McMaster University scientists are conducting research on the long-term illness suffered by some patients after they’ve recovered from COVID-19, which may be caused by immune dysfunction.
The Government of Canada is investing $500,000 in this study through the COVID-19 Immunity Task Force (CITF).
Manali Mukherjee, PhD, Assistant Professor of Respirology at McMaster’s Department of Medicine, who herself is suffering from what has been called “long COVID”, is the lead investigator. Along with fellow Assistant Professors of medicine Konstantinos Tselios, MD, PhD, and Sarah Svenningsen, PhD, she will recruit and track 120 patients with long-haul symptoms.
The funding will allow them to understand if COVID-19 triggers immune responses that cause chronic symptoms and potentially increase the risk of future autoimmune diseases such as lupus.
Professor Mukherjee says up to 15 per cent of Canada’s 1.4 million COVID-19 survivors continue to suffer symptoms, such as breathlessness and brain fog, six months after they are deemed recovered from infection under public health guidelines. Tests on a previous cohort of 40 patients revealed autoimmune antibodies that may cause ongoing illness.
“In contrast to the acute-phase of the disease where increasing age is a risk factor for severe COVID-19 symptoms, for the long COVID syndrome, it’s the younger adults – especially women between 25 and 55 – who are more prone to these long-haul symptoms,” explains Mukherjee.
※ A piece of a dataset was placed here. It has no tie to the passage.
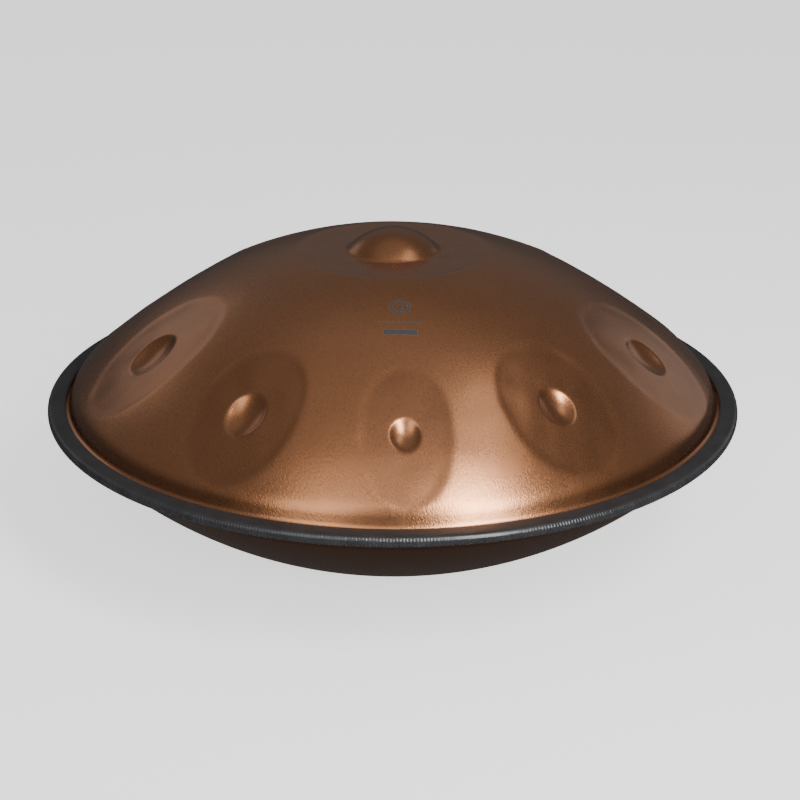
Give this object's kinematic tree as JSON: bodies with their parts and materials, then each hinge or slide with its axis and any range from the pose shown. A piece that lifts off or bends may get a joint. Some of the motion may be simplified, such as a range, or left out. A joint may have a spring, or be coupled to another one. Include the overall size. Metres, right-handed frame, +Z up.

“It may be because younger adults have a more robust immune system. They have the internal resources to go full throttle in killing the virus, but this may actually increase the risk that their immune defenses will go rogue, mounting an attack on the body’s own cells and organs and possibly leading to a full-blown autoimmune condition,” she adds.
“Put simply, the soldiers defending your body’s immune system wipe out the COVID-19 intruders, but your own civilians become collateral damage in the process. Also, in general, women are linked to higher risk for developing autoimmune diseases.”
Mukherjee adds that the mere presence of rogue antibodies does not always lead to full-blown autoimmune diseases or to long COVID symptoms after an infection. There might be many processes involved – and the funding will allow the team to investigate that.
“The New England Journal of Medicine says the long-term impacts of COVID-19 will be the next big national disaster in the United States. We are looking at a similar situation north of the border,” says Mukherjee.
“Indeed, the long-term effects of COVID-19 disease are not yet clear, and this is one of several studies we are funding on the topic to better understand the causes and impacts of what the World Health Organisation defines as post-COVID condition,” says Catherine Hankins, MD, CITF Co-Chair. “The prevalence of post-COVID condition may end up being the long tail of the pandemic, with psychosocial and economic impacts felt long after transmission declines.”